Context: Existing anterior cruciate ligament (ACL) injury prevention programs have failed to reverse the high rate of ACL injuries in adolescent female athletes.
Objective: This investigation attempts to overcome factors that limit efficacy with existing injury prevention programs through the use of a novel, objective, and real-time interactive visual feedback system designed to reduce the biomechanical risk factors associated with ACL injuries.
Design: Cross-over study.
Setting: Medical center laboratory.
Participants: A total of 20 females (age = 19.7 [1.34] y; height = 1.74 [0.09] m; weight = 72.16 [12.45] kg) participated in this study.
Methods: Participants performed sets of 10 bodyweight squats in each of 8 training blocks (ie, 4 real-time and 4 control blocks) and 3 testing blocks for a total of 110 squats.
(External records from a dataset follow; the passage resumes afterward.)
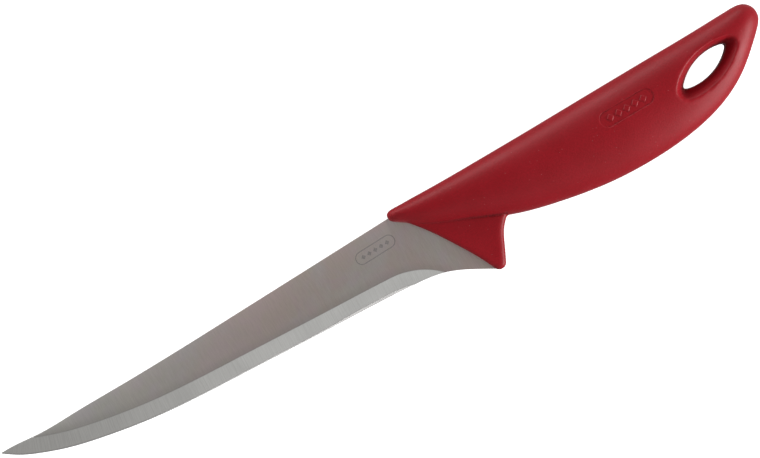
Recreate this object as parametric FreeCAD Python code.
import FreeCAD, Part
import math
import os
from FreeCAD import Vector

# A boning knife with a moulded handle, lying on its cheek. All sizes are in millimetres.
#
# Outlines are drawn with the nose of the handle at x = 0. +X runs back to the butt and -X to
# the tip, +Y points to the spine, and Z = 0 is the middle plane of the blade. At the end the
# whole knife is moved so that its box stands on z = 0 with the origin under its middle.

# ---------------------------------------------------------------- driving dimensions

# steel
tang_thickness = 2.0         # stock, as it comes from the press
flat_thickness = 1.8         # the visible flats are ground 0.1 mm finer on each side
spine_y = -0.8               # the straight part of the spine
spine_bend_x = -76.0         # in front of this the spine rises to the tip
grind_width = 5.57           # main bevel, measured square to the cutting edge
grind_edge = 0.40            # thickness that the main bevel would leave at the edge
grind_run_out = (-10.0, 6.8)     # the wheel leaves the steel between these two x
hone_width = 0.95            # the bright sharpened strip along the edge
hone_edge = 0.08             # thickness left at the very edge
hone_run_out = (-12.0, -3.2)
wheel_overrun = 6.0          # how far the grinding passes go on past the tip
grinding_stations = 36       # sections of a ground face between the tip and the heel
key_holes = ((31.0, -11.5), (54.0, -14.0), (77.0, -14.5))
key_hole_radius = 3.2

# handle
shell_wall = 2.7             # soft grip over the rigid core
stations_without_core = 3    # at the nose and again at the butt
section_points = 20
cheek_fullness = 0.80        # under 1 flattens the cheeks of the oval
lean = 0.14                  # the handle is fuller towards the spine
guard_thickness = 6.6
guard_back_round = 1.9
guard_front_round = 0.7

# hanging hole: a lens with rounded ends, at the bottom of a dish in each cheek
hole_middle = (116.2, -13.95)
hole_turn = 15.0             # degrees from the X axis
lens_length = 18.0           # tip to tip of the lens before its ends are rounded
lens_width = 5.4
hole_round = 1.2
dish_round = 4.05            # the same lens, rounded this much, is the lip of the dish
dish_offset = (0.43, -1.22)  # the lip sits a little lower on the cheek than the hole
dish_bottom = 2.6            # height of the foot of the dish above the middle plane
dish_top = 9.4
core_hole_round = 3.9
cut_reach = 20.0             # cutters reach this far from the middle plane

# the cutting edge, from the tip back to the heel, and on down the steel of the guard
edge_points = (
    (-150.3, 1.15), (-146.0, -2.0), (-139.5, -5.33), (-130.0, -9.0), (-118.0, -12.2),
    (-103.0, -15.22), (-88.0, -17.2), (-64.0, -19.27), (-34.0, -21.72), (-4.0, -24.22),
    (8.0, -26.63), (14.5, -29.83), (21.9, -34.3),
)

# the spine in front of the bend, ending at the tip
spine_points = (
    (spine_bend_x, spine_y), (-104.0, -0.42), (-124.0, 0.08), (-137.0, 0.45), (-143.0, 1.2),
    (-147.0, 1.58), (-150.1, 1.66),
)
tip_point = (-150.5, 1.5)

# the steel inside the handle: round the guard, along the underside of the tang and back
tang_points = (
    (21.9, -34.3), (24.0, -32.8), (28.4, -24.9), (36.0, -18.2), (50.0, -20.2), (88.0, -20.6),
    (96.5, -16.5), (96.5, -10.5), (91.0, -7.0), (12.0, -4.6), (7.0, -3.6), (6.0, spine_y),
)

# handle stations: x, upper edge, lower edge, half thickness
stations = (
    (0.5, 0.60, -2.38, 2.5),
    (1.6, 1.10, -3.28, 3.7),
    (4.5, 1.08, -5.35, 5.1),
    (9.0, 0.84, -8.85, 6.1),
    (15.0, 0.51, -12.15, 6.8),
    (25.0, 0.04, -16.7, 7.7),
    (36.0, -0.31, -21.75, 8.7),
    (52.0, -0.75, -26.67, 9.8),
    (68.0, -1.08, -29.92, 10.4),
    (88.0, -1.49, -31.36, 10.5),
    (104.0, -1.87, -30.28, 10.0),
    (116.0, -2.17, -27.36, 9.4),
    (126.0, -2.26, -22.45, 8.7),
    (133.0, -2.28, -17.10, 7.9),
    (137.0, -2.70, -13.60, 6.7),
    (139.45, -4.35, -11.10, 4.6),
    (140.4, -6.15, -9.45, 2.5),
)
nose_point = (0.0, -0.9)
butt_point = (140.7, -7.8)

# guard: a thin web that stands down from the front of the grip
guard_front = ((5.0, -5.65), (8.5, -10.3), (14.7, -20.3), (20.1, -30.5), (21.3, -33.4))
guard_toe = (23.9, -35.3)
guard_back = ((25.5, -34.5), (28.0, -29.8), (31.4, -23.9), (34.6, -20.7))
guard_root = ((33.0, -15.0), (12.0, -6.0))


# ---------------------------------------------------------------- small helpers

def flat(point, z=0.0):
    return Vector(point[0], point[1], z)


def spline(points):
    curve = Part.BSplineCurve()
    curve.interpolate([flat(point) for point in points])
    return curve


def line(start, end):
    return Part.LineSegment(flat(start), flat(end)).toShape()


def arc(start, middle, end):
    return Part.Arc(flat(start), flat(middle), flat(end)).toShape()


def plate(edges, thickness):
    """A plate of the given outline, centred on the middle plane."""
    face = Part.Face(Part.Wire(edges))
    face.translate(Vector(0, 0, -thickness / 2))
    return face.extrude(Vector(0, 0, thickness))


def mirrored(shape):
    """The same shape on the other side of the middle plane."""
    return shape.mirror(Vector(0, 0, 0), Vector(0, 0, 1))


# ---------------------------------------------------------------- steel

def steel_outline():
    inside = [line(a, b) for a, b in zip(tang_points, tang_points[1:])]
    return [
        line(tang_points[-1], spine_points[0]),
        spline(spine_points).toShape(),
        arc(spine_points[-1], tip_point, edge_points[0]),
        spline(edge_points).toShape(),
    ] + inside


def steel_plate(thickness):
    """Blade and tang in one flat piece, with the key holes for the handle core."""
    steel = plate(steel_outline(), thickness)
    for x, y in key_holes:
        foot = Vector(x, y, -cut_reach)
        steel = steel.cut(Part.makeCylinder(key_hole_radius, 2 * cut_reach, foot))
    return steel


def ground_face_cutter(width, inner, outer, run_out):
    """Everything above one ground face.

    The face rises from half the outer thickness at the cutting edge to half the inner
    thickness at the given width. Near the heel the wheel leaves the steel, so the face
    lifts by a parabola between the two x of run_out. It is drawn past both its borders,
    by the factors in across, so that it cuts cleanly.
    """
    across = (-0.8, 0.0, 1.0, 1.8)
    edge = spline(edge_points)
    rise = (inner - outer) / 2
    rows = []
    for k in range(-1, grinding_stations + 1):
        share = max(k, 0) / grinding_stations
        at = edge.FirstParameter + (edge.LastParameter - edge.FirstParameter) * share
        along = edge.tangent(at)[0]
        foot = edge.value(at)
        if k < 0:
            foot = foot - along * wheel_overrun
        inward = Vector(-along.y, along.x, 0)
        left = max(foot.x - run_out[0], 0.0) / (run_out[1] - run_out[0])
        lift = rise * left ** 2
        if lift > 3 * rise:
            break
        rows.append([foot + inward * (width * s) + Vector(0, 0, outer / 2 + rise * s + lift)
                     for s in across])
    surface = Part.BSplineSurface()
    surface.interpolate(rows)
    return surface.toShape().extrude(Vector(0, 0, 2 * tang_thickness))


def make_blade(stock, handle_body):
    """The ground blade, with the unground stock left standing inside the handle."""
    hone_inner = grind_edge + (flat_thickness - grind_edge) * hone_width / grind_width
    blade = steel_plate(flat_thickness)
    for cutter in (
        ground_face_cutter(grind_width, flat_thickness, grind_edge, grind_run_out),
        ground_face_cutter(hone_width, hone_inner, hone_edge, hone_run_out),
    ):
        blade = blade.cut(cutter).cut(mirrored(cutter))
    return blade.fuse(stock.common(handle_body)).removeSplitter()


# ---------------------------------------------------------------- handle

def oval(station, inset=0.0):
    """One closed section of the handle, square to X, with the soft shell's inset if asked."""
    x, top, bottom, half = station
    middle = (top + bottom) / 2
    rise = (top - bottom) / 2 - inset
    points = []
    for k in range(section_points):
        turn = 2 * math.pi * k / section_points
        side = math.copysign(abs(math.sin(turn)) ** cheek_fullness, math.sin(turn))
        points.append(Vector(x, middle + rise * math.cos(turn),
                             (half - inset) * side * (1 + lean * math.cos(turn))))
    curve = Part.BSplineCurve()
    curve.interpolate(Points=points, PeriodicFlag=True)
    return Part.Wire(curve.toShape())


def grip_body():
    nose = Part.Vertex(flat(nose_point))
    butt = Part.Vertex(flat(butt_point))
    return Part.makeLoft([nose] + [oval(station) for station in stations] + [butt], True, False)


def guard_web():
    """The web, with its free rims rounded: the back one fully, the front one a little."""
    web = plate([
        spline(guard_front).toShape(),
        arc(guard_front[-1], guard_toe, guard_back[0]),
        spline(guard_back).toShape(),
        line(guard_back[-1], guard_root[0]),
        line(guard_root[0], guard_root[1]),
        line(guard_root[1], guard_front[0]),
    ], guard_thickness)
    toe_x, toe_y = guard_toe
    back_rim = []
    front_rim = []
    for edge in web.Edges:
        middle = edge.CenterOfMass
        on_face = abs(abs(middle.z) - guard_thickness / 2) < 0.01
        if on_face and middle.x > toe_x and middle.y < guard_back[-1][1]:
            back_rim.append(edge)
        elif on_face and middle.x < toe_x and middle.y < guard_front[1][1]:
            front_rim.append(edge)
    front_rim = [edge for edge in front_rim if edge.Length > guard_thickness]
    return web.makeFillet(guard_back_round, back_rim).makeFillet(guard_front_round, front_rim)


def lens(rounding, z):
    """The outline of the hanging hole: two shallow arcs with round ends."""
    half_long = lens_length / 2
    half_wide = lens_width / 2
    radius = (half_long ** 2 + half_wide ** 2) / (2 * half_wide)
    drop = radius - half_wide
    spread = math.asin(half_long / radius)
    reach = radius + rounding
    side = reach * math.sin(spread)
    rise = reach * math.cos(spread) - drop
    wire = Part.Wire([
        arc((-side, rise), (0, reach - drop), (side, rise)),
        arc((side, rise), (half_long + rounding, 0), (side, -rise)),
        arc((side, -rise), (0, drop - reach), (-side, -rise)),
        arc((-side, -rise), (-half_long - rounding, 0), (-side, rise)),
    ])
    wire.rotate(Vector(0, 0, 0), Vector(0, 0, 1), hole_turn)
    wire.translate(flat(hole_middle, z))
    return wire


def hole_cutter(rounding):
    return Part.Face(lens(rounding, -cut_reach)).extrude(Vector(0, 0, 2 * cut_reach))


def dish_cutter():
    """A sloping wall from the hole at the foot of the dish to its lip, and on past the cheek."""
    slope = (dish_round - hole_round) / (dish_top - dish_bottom)
    overshoot = 3.0
    foot = lens(hole_round, dish_bottom)
    mouth = lens(dish_round + slope * overshoot, dish_top + overshoot)
    mouth.translate(flat(dish_offset))
    return Part.makeLoft([foot, mouth], True, True)


def handle_outside():
    """The whole moulded handle, with its guard and its dished hanging hole."""
    body = grip_body().fuse(guard_web())
    dish = dish_cutter()
    return body.cut(hole_cutter(hole_round)).cut(dish).cut(mirrored(dish))


def handle_core(stock):
    """The rigid core that holds the tang. It fills the holes in the tang."""
    inner = stations[stations_without_core:-stations_without_core]
    core = Part.makeLoft([oval(station, shell_wall) for station in inner], True, False)
    return core.cut(hole_cutter(core_hole_round)).cut(stock)


# ---------------------------------------------------------------- assembly

def main():
    outside = handle_outside()
    stock = steel_plate(tang_thickness)
    core = handle_core(stock)
    nodes = {
        "blade": make_blade(stock, outside),
        "handle_core": core,
        "soft_grip": outside.cut(stock).cut(core),
    }
    box = Part.makeCompound(list(nodes.values())).optimalBoundingBox(False)
    shift = Vector(-(box.XMin + box.XMax) / 2, -(box.YMin + box.YMax) / 2, -box.ZMin)
    print("drawn box", box)
    print("moved by", shift)
    os.makedirs("parts", exist_ok=True)
    for name, shape in nodes.items():
        shape.translate(shift)
        print(name, "solids", len(shape.Solids), "valid", shape.isValid(), "volume", round(shape.Volume))
        shape.exportStep("parts/" + name + ".step")


main()
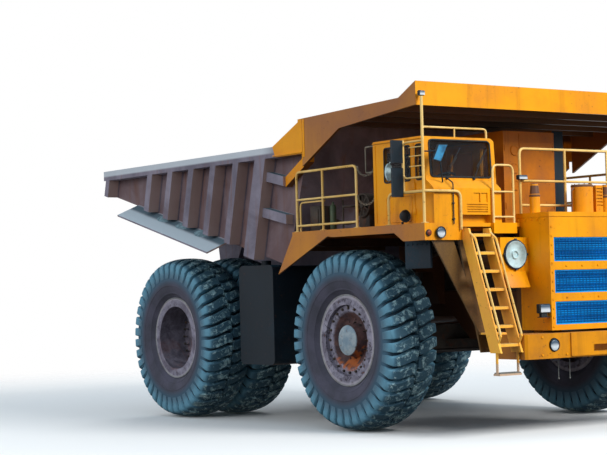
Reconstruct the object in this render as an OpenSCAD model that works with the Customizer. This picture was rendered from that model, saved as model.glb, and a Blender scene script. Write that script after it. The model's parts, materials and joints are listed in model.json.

Feedback conditions were blocked and counterbalanced with half of participants randomly assigned to receive the real-time feedback block first and half receiving the control (sham) feedback first.
Results: Heat map analysis revealed that during interaction with the real-time feedback, squat performance measured in terms of key biomechanical parameters was improved compared with performance when participants squatted with the sham stimulus.
Conclusions: This study demonstrates that the interactive feedback system guided participants to significantly improve movement biomechanics during performance of a body weight squat, which is a fundamental exercise for a longer term ACL injury risk reduction intervention. A longer training and testing period is necessary to investigate the efficacy of this feedback approach to effect long-term adaptations in the biomechanical risk profile of athletes.
Keywords: ACL injury; injury prevention; neuromuscular training; real-time feedback.